Would you output the whole listing below, exactly as it reads?

> **SOURCE EXCERPT**
** START **

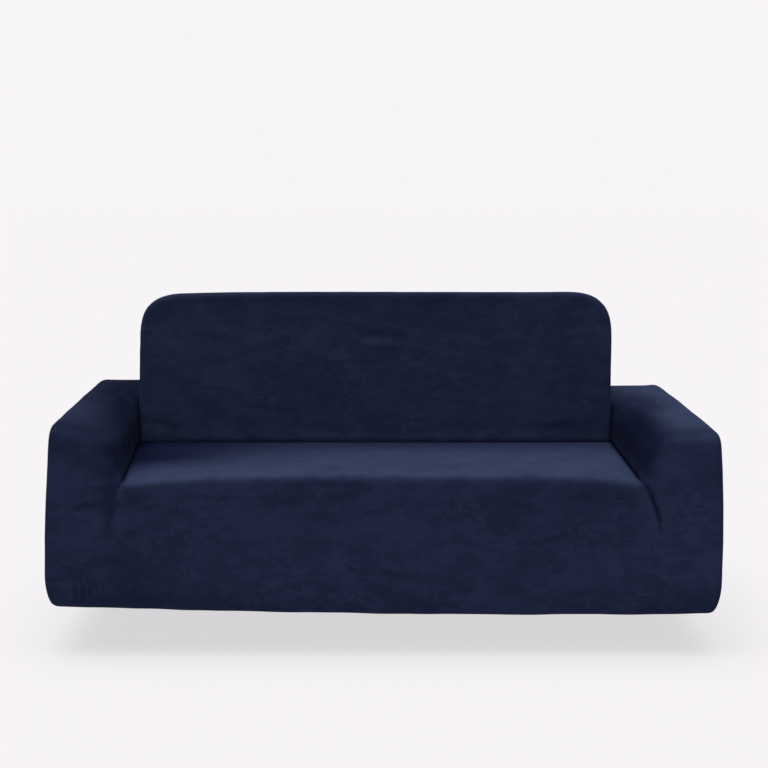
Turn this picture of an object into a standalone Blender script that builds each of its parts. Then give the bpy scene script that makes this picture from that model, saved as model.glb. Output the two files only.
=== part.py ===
"""Stretch cover for a small two-seat sofa, hanging in the shape of the sofa that fills it.

Metres, +Z up. X runs across the sofa, Y from its front to its back, and Z is counted from the lowest hem.
The cover is one hollow form, open below, cut into five sewn panels. The form is drawn as a cage on three
sets of lines, a line to each edge and each seam, and is smoothed by subdivision, so the round edges keep
the size of the spaces beside them. The whole is then moved so that the origin lies under the top of the
back, where the sofa holds the cover up.
"""

import bmesh
import bpy
import numpy as np
from mathutils import Vector

# Overall form
HALF_WIDTH = 0.850  # outer side of an arm, at the hem
DEPTH = 0.826
SEAT = 0.346  # heights above the hem
ARM_TOP = 0.470
BACK_TOP = 0.765
BACK_FRONT = 0.570  # front of the back, from the front of the seat
INNER = {"left": -0.681, "right": 0.656}  # inner side of each arm, where it meets the back

# Cloth
THICKNESS = 0.002
MITRE = 0.75  # least share of the cloth's thickness along a point's normal
SEAM_GAP = 0.0004  # between two panels along a flat seam
HEM_TURN = 0.060  # cloth turned under at the hem in front
SEAM_IN = 0.030  # seams at the rear lie this far in from the edge
CREASED = 0.8  # radians of inward bend past which the cloth is tucked in to a sharp line

# Soft edges: how far from an edge the cage's next line lies
ARM_EDGE = 0.054
SEAT_ROLL = 0.062
BACK_EDGE = 0.030
HEM_EDGE = 0.058
TUCK = 0.018  # beside a line where the cloth is pushed in
BACK_CORNER = 0.090  # radius of the upper corners of the back

# Unevenness of the fitted cloth
LEFT_ARM_RISE = 0.020
HEM_RISE = 0.018  # the hem climbs towards the left arm, with this power of the distance
HEM_RISE_POWER = 1.5
HEM_DRAW = 0.014  # the hem is drawn in under the sofa
HEM_DRAW_POWER = 7  # and across the sofa only at the arms' outer sides
SEAT_CROWN = 0.025
SEAT_FALL = 0.007  # the seat falls to the rear
CROWN_POWER = 4  # the seat stays full almost to its ends
SHOULDER_DROP = 0.008  # the top of the back falls away before its left corner
SHOULDER_POWER = 4
BACK_TAPER = {"left": 0.008, "right": 0.003}  # each side of the back leans in towards its top
BACK_FALL = 0.030  # the top of the back falls away to the rear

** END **

> **FULL OUTPUT**
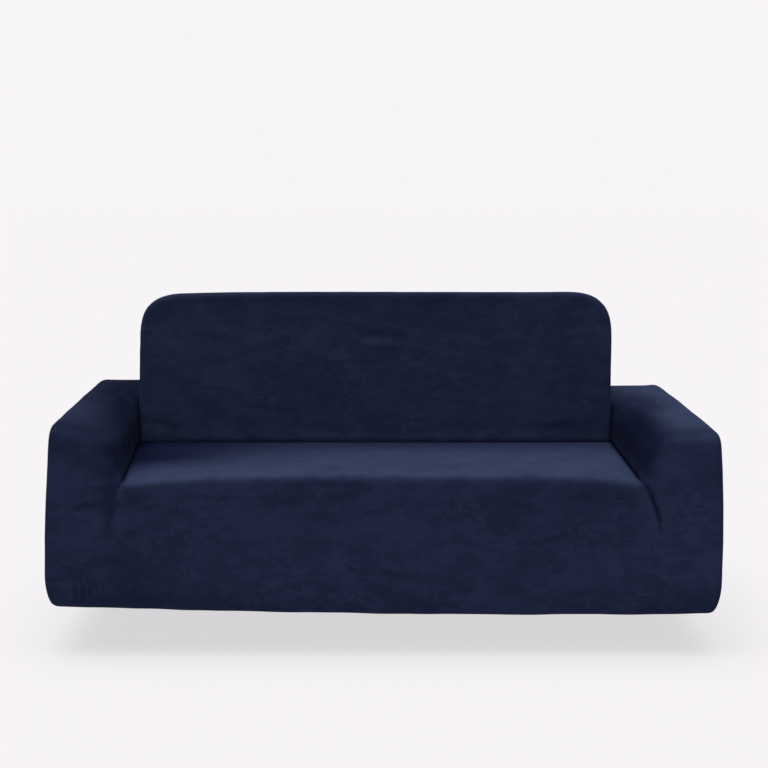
Turn this picture of an object into a standalone Blender script that builds each of its parts. Then give the bpy scene script that makes this picture from that model, saved as model.glb. Output the two files only.
=== part.py ===
"""Stretch cover for a small two-seat sofa, hanging in the shape of the sofa that fills it.

Metres, +Z up. X runs across the sofa, Y from its front to its back, and Z is counted from the lowest hem.
The cover is one hollow form, open below, cut into five sewn panels. The form is drawn as a cage on three
sets of lines, a line to each edge and each seam, and is smoothed by subdivision, so the round edges keep
the size of the spaces beside them. The whole is then moved so that the origin lies under the top of the
back, where the sofa holds the cover up.
"""

import bmesh
import bpy
import numpy as np
from mathutils import Vector

# Overall form
HALF_WIDTH = 0.850  # outer side of an arm, at the hem
DEPTH = 0.826
SEAT = 0.346  # heights above the hem
ARM_TOP = 0.470
BACK_TOP = 0.765
BACK_FRONT = 0.570  # front of the back, from the front of the seat
INNER = {"left": -0.681, "right": 0.656}  # inner side of each arm, where it meets the back

# Cloth
THICKNESS = 0.002
MITRE = 0.75  # least share of the cloth's thickness along a point's normal
SEAM_GAP = 0.0004  # between two panels along a flat seam
HEM_TURN = 0.060  # cloth turned under at the hem in front
SEAM_IN = 0.030  # seams at the rear lie this far in from the edge
CREASED = 0.8  # radians of inward bend past which the cloth is tucked in to a sharp line

# Soft edges: how far from an edge the cage's next line lies
ARM_EDGE = 0.054
SEAT_ROLL = 0.062
BACK_EDGE = 0.030
HEM_EDGE = 0.058
TUCK = 0.018  # beside a line where the cloth is pushed in
BACK_CORNER = 0.090  # radius of the upper corners of the back

# Unevenness of the fitted cloth
LEFT_ARM_RISE = 0.020
HEM_RISE = 0.018  # the hem climbs towards the left arm, with this power of the distance
HEM_RISE_POWER = 1.5
HEM_DRAW = 0.014  # the hem is drawn in under the sofa
HEM_DRAW_POWER = 7  # and across the sofa only at the arms' outer sides
SEAT_CROWN = 0.025
SEAT_FALL = 0.007  # the seat falls to the rear
CROWN_POWER = 4  # the seat stays full almost to its ends
SHOULDER_DROP = 0.008  # the top of the back falls away before its left corner
SHOULDER_POWER = 4
BACK_TAPER = {"left": 0.008, "right": 0.003}  # each side of the back leans in towards its top
BACK_FALL = 0.030  # the top of the back falls away to the rear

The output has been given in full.